-- Available records start --

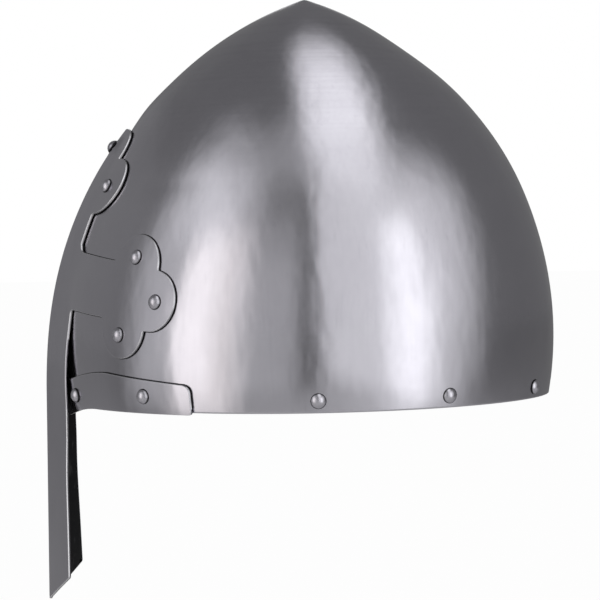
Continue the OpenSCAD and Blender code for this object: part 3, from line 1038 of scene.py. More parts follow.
@dataclass
class Skull:
    """The one-piece skull: a profile carried round the vertical axis along the section ovals.

    Attributes:
        wall: The steel's thickness.
        edge: The radius of the rim's rounded edges.
        turns: The angles of the rings of vertices round an edge.
        columns: Faces round the shell.
        rows: Faces up each side of it.
        bunching: How many degrees the columns are drawn towards the front.
        row_spread: The power by which the rows spread up the shell.
        first_row: The share of the height at which the first row above the rim lies.
        swells: The hammer's broad marks, each with its side (1 front, -1 rear), height, reach and
            size, which is how far it pushes the side outwards.
    """

    wall: float = LAYERS.skull_wall
    edge: float = 0.45
    turns: Triple = (30.0, 60.0, 90.0)
    columns: int = 288
    rows: int = 96
    bunching: float = 9.0
    row_spread: float = 0.9
    first_row: float = 0.0015
    swells: tuple[Quad, ...] = (
        (-1, 174, 15, -2.1),
        (-1, 118, 26, 0.65),
        (1, 146, 9, 0.8),
    )

    def profile(self) -> tuple[Array, Array]:
        """The shell's profile from the point inside, round the rim, to the point outside.

        Returns:
            The heights, and the distances from the outer face.
        """

        def face(k: float, first: float) -> Array:
            """Heights up the surface k: widest + R sin(angle), the angle spread by a power.

            Args:
                k: The surface's distance from the outer face.
                first: The lowest height.

            Returns:
                The heights.
            """
            radius = FORM.arc_radius + k
            low = math.asin((first - FORM.widest) / radius)
            high = math.acos(FORM.arc_back / radius)
            share = np.linspace(0, 1, self.rows) ** self.row_spread
            share[1] = self.first_row
            return FORM.widest + radius * np.sin(low + (high - low) * share)

        outer, inner = face(0.0, self.edge), face(-self.wall, self.edge)
        turn = np.radians(self.turns)
        drop = self.edge * (1 - np.sin(turn))
        move = self.edge * (1 - np.cos(turn))
        z = np.concatenate([inner[::-1], drop, drop[::-1], outer])
        deep, flush = np.full(self.rows, -self.wall), np.zeros(self.rows)
        return z, np.concatenate([deep, move - self.wall, -move[::-1], flush])

    def hammered(self, rings: Array, t: Array, z: Array) -> Array:
        """The shell as the hammer left it: each swell moves a side by size exp(-((z - at) / reach)^2).

        A swell counts fully at its own side, front or rear, and fades to nothing at the other.

        Args:
            rings: The shell's points, in rows from the profile.
            t: Their plan angles.
            z: Their heights.

        Returns:
            The same points, moved along y.
        """
        c = np.cos(np.radians(t))
        for side, at, reach, size in self.swells:
            share = np.maximum(0, side * c) ** 2 * np.exp(-(((z - at) / reach) ** 2))
            rings[..., 1] -= side * size * share
        return rings

    def build(self) -> bpy.types.Object:
        """The closed shell, with a point vertex at each end of the profile.

        Column t = 360 u - bunching sin(2 pi u), for u spread evenly from 0 to 1.

        Returns:
            The piece.
        """
        u = np.arange(self.columns) / self.columns
        t = 360 * u - self.bunching * np.sin(2 * np.pi * u)
        z, k = self.profile()
        rings = FORM.skin(t[None, :], z[1:-1, None], k[1:-1, None])
        rings = self.hammered(rings, t[None, :], z[1:-1, None])
        n_rows = len(z) - 2
        grid = np.arange(n_rows * self.columns).reshape(n_rows, self.columns)
        poles = np.array([[0, 0, z[0]], [0, 0, z[-1]]])
        vertices = np.concatenate([rings.reshape(-1, 3), poles])
        under, over = n_rows * self.columns, n_rows * self.columns + 1
        quads = np.concatenate([ring_quads(grid[i], grid[i + 1]) for i in range(n_rows - 1)])
        nxt = np.roll(np.arange(self.columns), -1)
        caps = [
            np.stack([np.full(self.columns, under), grid[0][nxt], grid[0]], 1),
            np.stack([grid[-1], grid[-1][nxt], np.full(self.columns, over)], 1),
        ]
        return new_piece("skull_shell", vertices, [quads, *caps])

    def add(self, steel: bpy.types.Material) -> None:
        """Builds and dresses the skull."""
        put_in_place(self.build(), Slot.SKULL, steel, "skull")


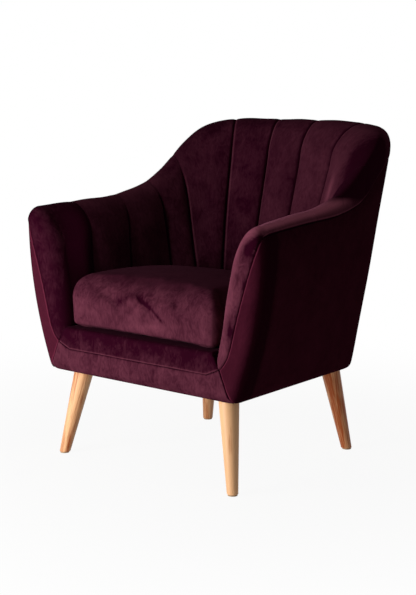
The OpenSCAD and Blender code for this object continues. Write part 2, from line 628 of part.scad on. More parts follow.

-- Available records end --

▸ **Challenge**
Please output the exact lines of the records above, beginning with the first and stopping after the line that holds "the section ovals.", and nothing else.

▸ **Task solution**
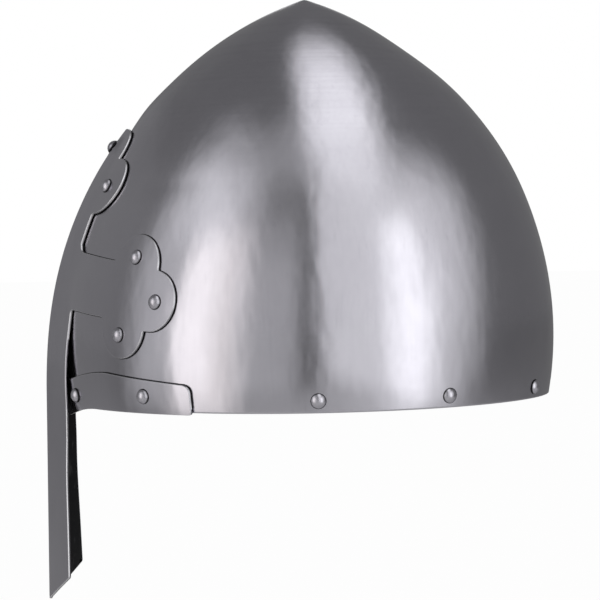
Continue the OpenSCAD and Blender code for this object: part 3, from line 1038 of scene.py. More parts follow.
@dataclass
class Skull:
    """The one-piece skull: a profile carried round the vertical axis along the section ovals.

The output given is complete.